— Stated problem —
Repeat exactly what appears from the opening line of the listing to the line with "# ---- outlines, as", inclusive.

— Source excerpt —
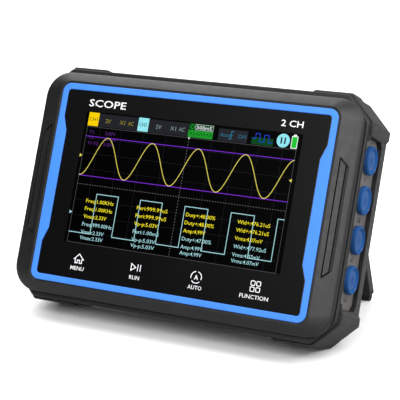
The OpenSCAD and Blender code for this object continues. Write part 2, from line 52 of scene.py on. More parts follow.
mounts = {m["name"]: m for m in record["mounts"]}
socket_axis = Vector(mounts["coax_2"]["axis"])
LEAN = math.atan2(socket_axis.y, socket_axis.z)
TURN = Matrix.Rotation(-LEAN, 4, "X") @ Matrix.Scale(0.001, 4)
ORIGIN = Vector(mounts["coax_2"]["pos_m"]) - TURN @ Vector((0, 21.5, 46.75))
LOCAL = Matrix.Translation(ORIGIN) @ TURN
HINGE_Y, HINGE_Z, STAND_OPEN, LEG = 33.4, 28.6, 45, 75.009
STAND = (LOCAL @ Matrix.Translation((0, HINGE_Y, HINGE_Z))
         @ Matrix.Rotation(math.radians(STAND_OPEN), 4, "X"))

HALF_W, HALF_H = 72.7, 48.9
JACK_Y, JACK_Z = 17.1, (25.4, 9.68, -6.04, -21.76)
PANEL_X = 70.5
COAX_X, COAX_Y, BAY_Z = (-28, 0, 28), 21.5, 34.4
SIDE_Y, BUTTON_Z, USB_Z = 15.4, 14, -14


# ---- outlines, as points (x, z) ----

def arc(cx, cz, r, a0, a1, n):
    """n + 1 points on an arc, angles in degrees."""
    angles = [math.radians(a0 + (a1 - a0) * i / n) for i in range(n + 1)]
    return [(cx + r * math.cos(a), cz + r * math.sin(a)) for a in angles]


def round_rect(hw, hh, r, n=8, cx=0.0, cz=0.0):
    points = []
    for sx, sz, a in ((1, 1, 0), (-1, 1, 90), (-1, -1, 180), (1, -1, 270)):
        points += arc(cx + sx * (hw - r), cz + sz * (hh - r), r, a, a + 90, n)
    return points


def soft_octagon(hw, hh, cut, r=3.0, n=4):
    """Rectangle with its corners cut off at 45 degrees and the eight points softened."""
    points = []
    for k, (sx, sz) in enumerate(((1, 1), (-1, 1), (-1, -1), (1, -1))):
        side = (sx * (hw - r), sz * (hh - cut))
        end = (sx * (hw - cut), sz * (hh - r))
        first, second = (side, end) if sx == sz else (end, side)
        points += arc(*first, r, 90 * k, 90 * k + 45, n)
        points += arc(*second, r, 90 * k + 45, 90 * k + 90, n)
    return points


def cut_rect(hw, hh, cut, cx=0.0, cz=0.0):
    corners = [(-hw, -hh + cut), (-hw + cut, -hh), (hw - cut, -hh), (hw, -hh + cut),
               (hw, hh - cut), (hw - cut, hh), (-hw + cut, hh), (-hw, hh - cut)]
    return [(cx + x, cz + z) for x, z in corners]


# ---- solids ----

def solid(name, verts, faces):
    mesh = bpy.data.meshes.new(name)
    mesh.from_pydata([tuple(v) for v in verts], [], faces)
    bm = bmesh.new()
    bm.from_mesh(mesh)
    bmesh.ops.remove_doubles(bm, verts=bm.verts, dist=1e-5)
    bmesh.ops.recalc_face_normals(bm, faces=bm.faces)
    bm.to_mesh(mesh)
    bm.free()
    obj = bpy.data.objects.new(name, mesh)
    bpy.context.scene.collection.objects.link(obj)
    return obj


def loft(name, rings, closed=False):
    """Skin through rings of equal count. closed joins the last ring to the first."""
    count = len(rings[0])
    verts = [p for ring in rings for p in ring]
    pairs = list(zip(range(len(rings) - 1), range(1, len(rings))))
    if closed:
        pairs.append((len(rings) - 1, 0))
    faces = [(a * count + i, a * count + (i + 1) % count,
              b * count + (i + 1) % count, b * count + i)
             for a, b in pairs for i in range(count)]
    if not closed:
        faces.append(tuple(range(count)))
        faces.append(tuple((len(rings) - 1) * count + i for i in range(count)))
    return solid(name, verts, faces)


def layers(*levels):
    """Rings for loft from (depth, outline) pairs."""
    return [[(x, y, z) for x, z in outline] for y, outline in levels]


def slab(name, outline, y0, y1):
    return loft(name, layers((y0, outline), (y1, outline)))


def side_slab(name, outline, x0, x1):
    """A slab whose outline is (depth, height), standing on the right or left side."""
    return loft(name, [[(x, y, z) for y, z in outline] for x in (x0, x1)])


def box(name, x0, x1, y0, y1, z0, z1):
    return slab(name, [(x0, z0), (x1, z0), (x1, z1), (x0, z1)], y0, y1)


def lathe(name, profile, origin, axis, count=56):
    """Turns (distance along the axis, radius) points about the axis through origin."""
    axis, origin = Vector(axis), Vector(origin)
    u = axis.orthogonal().normalized()
    v = axis.cross(u)
    rings = []
    for along, r in profile:
        turn = [2 * math.pi * i / count for i in range(count)]
        rings.append([origin + axis * along + (u * math.cos(a) + v * math.sin(a)) * max(r, 1e-4)
                      for a in turn])
    return loft(name, rings)


def rod(name, axis, start, end, a, b, r, count=40):
    """Plain round cutter along X or Y; a and b are its other two coordinates."""
    if axis == "X":
        return lathe(name, [(start, r), (end, r)], (0, a, b), (1, 0, 0), count)
    return lathe(name, [(start, r), (end, r)], (a, 0, b), (0, 1, 0), count)


def baked(obj):
    """Keeps what the object's modifiers make of its mesh."""
    bpy.context.view_layer.update()
    deps = bpy.context.evaluated_depsgraph_get()
    mesh = bpy.data.meshes.new_from_object(obj.evaluated_get(deps), depsgraph=deps)
    obj.modifiers.clear()
    obj.data = mesh
    return obj


def joined(obj, others, operation="UNION"):
    for other in others:
        tool = obj.modifiers.new("tool", "BOOLEAN")
        tool.operation, tool.solver, tool.object = operation, "EXACT", other
    baked(obj)
    for other in others:
        bpy.data.objects.remove(other)
    return obj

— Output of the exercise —
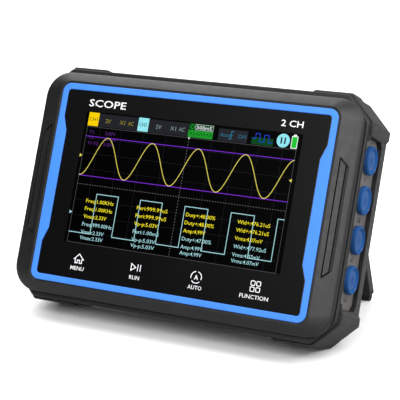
The OpenSCAD and Blender code for this object continues. Write part 2, from line 52 of scene.py on. More parts follow.
mounts = {m["name"]: m for m in record["mounts"]}
socket_axis = Vector(mounts["coax_2"]["axis"])
LEAN = math.atan2(socket_axis.y, socket_axis.z)
TURN = Matrix.Rotation(-LEAN, 4, "X") @ Matrix.Scale(0.001, 4)
ORIGIN = Vector(mounts["coax_2"]["pos_m"]) - TURN @ Vector((0, 21.5, 46.75))
LOCAL = Matrix.Translation(ORIGIN) @ TURN
HINGE_Y, HINGE_Z, STAND_OPEN, LEG = 33.4, 28.6, 45, 75.009
STAND = (LOCAL @ Matrix.Translation((0, HINGE_Y, HINGE_Z))
         @ Matrix.Rotation(math.radians(STAND_OPEN), 4, "X"))

HALF_W, HALF_H = 72.7, 48.9
JACK_Y, JACK_Z = 17.1, (25.4, 9.68, -6.04, -21.76)
PANEL_X = 70.5
COAX_X, COAX_Y, BAY_Z = (-28, 0, 28), 21.5, 34.4
SIDE_Y, BUTTON_Z, USB_Z = 15.4, 14, -14


# ---- outlines, as points (x, z) ----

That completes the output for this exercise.